═══ MATERIAL FOR THE TASK ═══

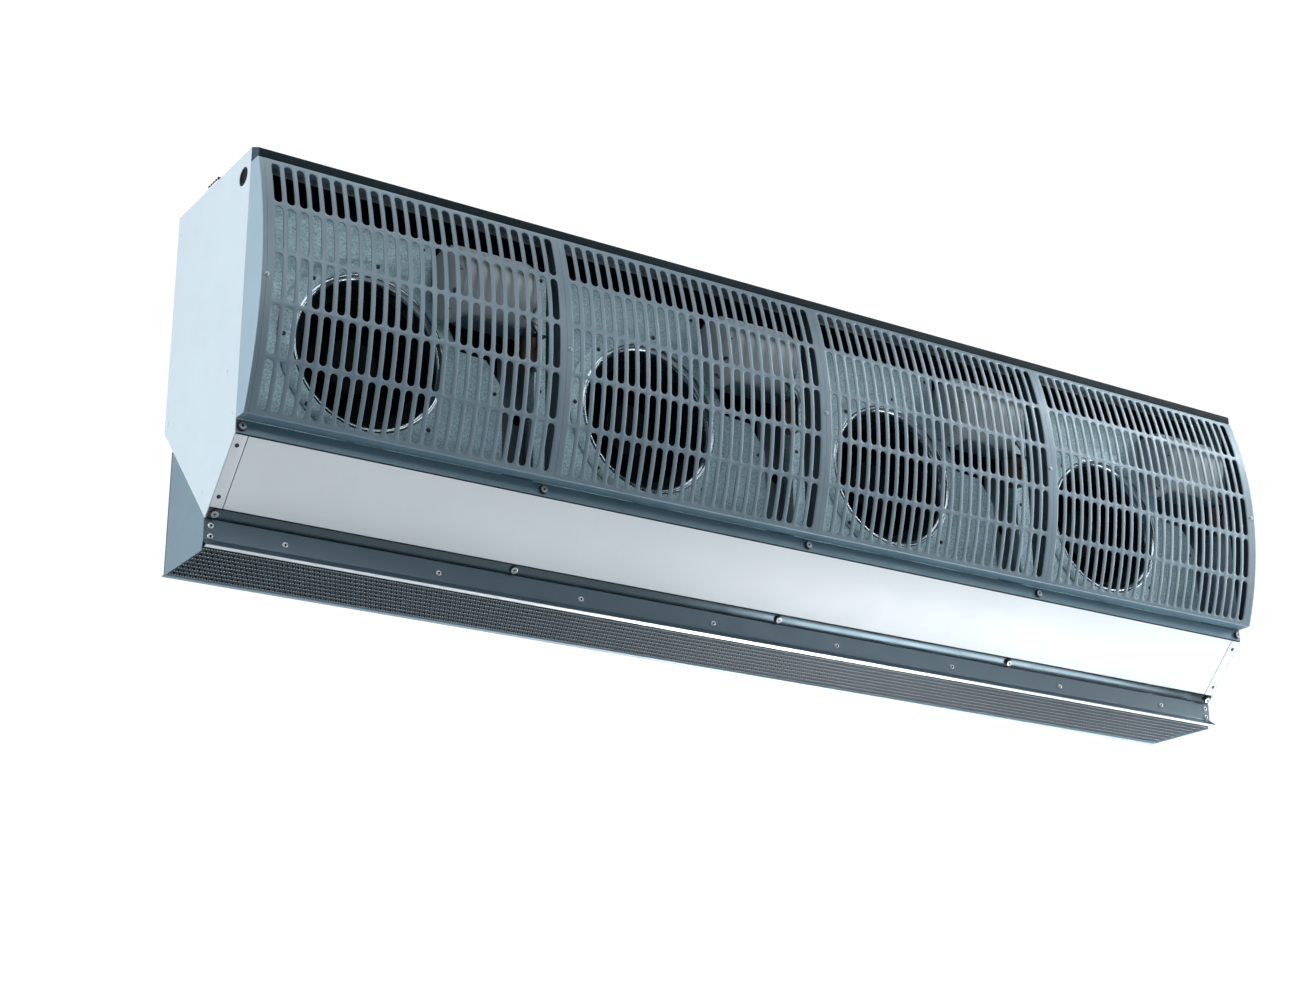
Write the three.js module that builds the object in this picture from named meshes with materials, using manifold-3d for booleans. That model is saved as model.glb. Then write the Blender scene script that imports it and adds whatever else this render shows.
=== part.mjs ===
// Air curtain: a long wall- or ceiling-hung casing with a bowed, slotted intake grille,
// four fan units behind it and a downward discharge nozzle. Millimetres, +X along the
// length, +Y into the wall, +Z up. Origin: centre of the back panel's outer face.
import * as THREE from 'three';
import { mergeVertices } from 'three/addons/utils/BufferGeometryUtils.js';
import Module from 'manifold-3d';

const wasm = await Module();
wasm.setup();

// ---- driving dimensions (x from the left end, y from the back plane, z from the outlet) ----
const LENGTH = 2000;          // over the side panels
const FRONT_Y = -275;         // front edge of the side panels
const TOP_Z = 594;            // top of the casing
const BACK_LOW_Z = 233.5;     // where the back panel turns into the rear bevel
const BEVEL_LOW = [-182.4, 47];     // lower end of the front bevel
const BEVEL_TOP_Z = 146.6;    // upper end of the front bevel
const SHEET = 1.5;            // sheet metal
const GAP = 0.3;              // running gap between pieces that touch
const CENTRE_Z = 414;         // height of the origin over the outlet

const GRILLE_CY = 235.2, GRILLE_CZ = 368.9, GRILLE_R = 571.4, GRILLE_HALF_ARC = 205;
const PANEL_W = 496, PANEL_X0 = 8;          // four grille panels
const SLOTS = 24, SLOT_PITCH = 20, SLOT_W = 12.8, SLOT_L = 73.6;
const ROWS = [160, 80, 0, -80, -160];       // slot rows, as arc lengths from mid height

const FANS = 4, FAN_PITCH = 495.75;
const RING_X = 216.6, RING_Z = 327;         // first fan's axis
const PLATE_Y = -245;                       // front face of the fan plates
const RING_R = 121, THROAT_R = 108, FLANGE_R = 149;
const WHEEL_R = 112, WHEEL_Y0 = -210.5, WHEEL_Y1 = -127, BLADES = 12;
const TONGUE_R = 122, SCROLL_R = 186;       // inner radii of the scroll at its tongue and its widest
const CHEEK_Y = -113;                       // rear cheek of the scroll
const DECK_Z = 152;                         // top of the fan deck
const CAN_X0 = 318, CAN_X1 = 472, CAN_Y = -262, CAN_Z = 465, CAN_R = 59;

// ---- helpers ----
function shapeOf(points, holes = []) {
  const s = new THREE.Shape(points.map(([a, b]) => new THREE.Vector2(a, b)));
  for (const h of holes) s.holes.push(new THREE.Path(h.map(([a, b]) => new THREE.Vector2(a, b))));
  return s;
}
function extrude(points, depth, holes) {
  return new THREE.ExtrudeGeometry(shapeOf(points, holes), { depth, bevelEnabled: false, steps: 1, curveSegments: 1 });
}
function remap(geo, fn) {
  const p = geo.attributes.position;
  for (let i = 0; i < p.count; i++) {
    const [x, y, z] = fn(p.getX(i), p.getY(i), p.getZ(i));
    p.setXYZ(i, x, y, z);
  }
  return geo;
}
const profileX = (pts, x0, x1, holes) => remap(extrude(pts, x1 - x0, holes), (a, b, c) => [x0 + c, a, b]);
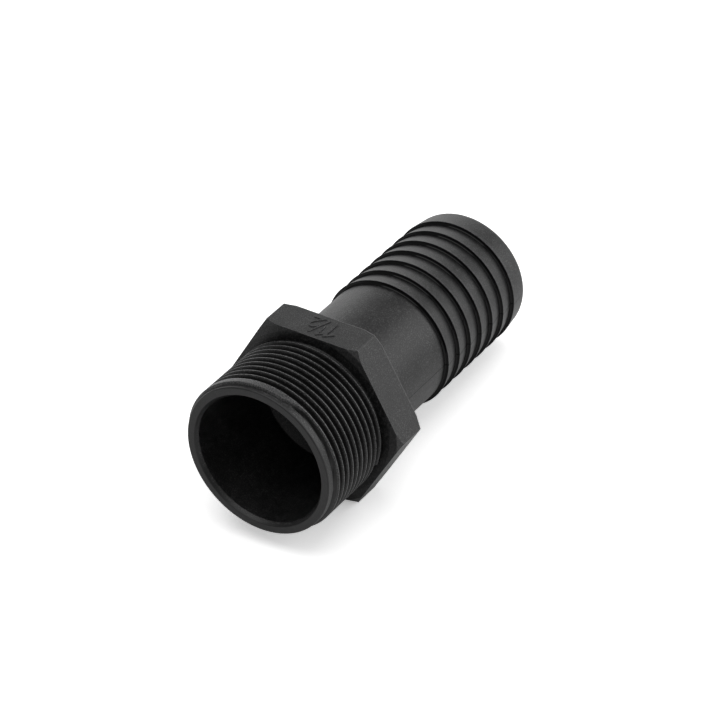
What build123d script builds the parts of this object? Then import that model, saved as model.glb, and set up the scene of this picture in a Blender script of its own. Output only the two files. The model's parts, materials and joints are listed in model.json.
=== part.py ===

═══

» **DO THIS**
Reproduce each line of the entries in which the word "with" is found.

» **RIGHT ANSWER**
Write the three.js module that builds the object in this picture from named meshes with materials, using manifold-3d for booleans. That model is saved as model.glb. Then write the Blender scene script that imports it and adds whatever else this render shows.
// Air curtain: a long wall- or ceiling-hung casing with a bowed, slotted intake grille,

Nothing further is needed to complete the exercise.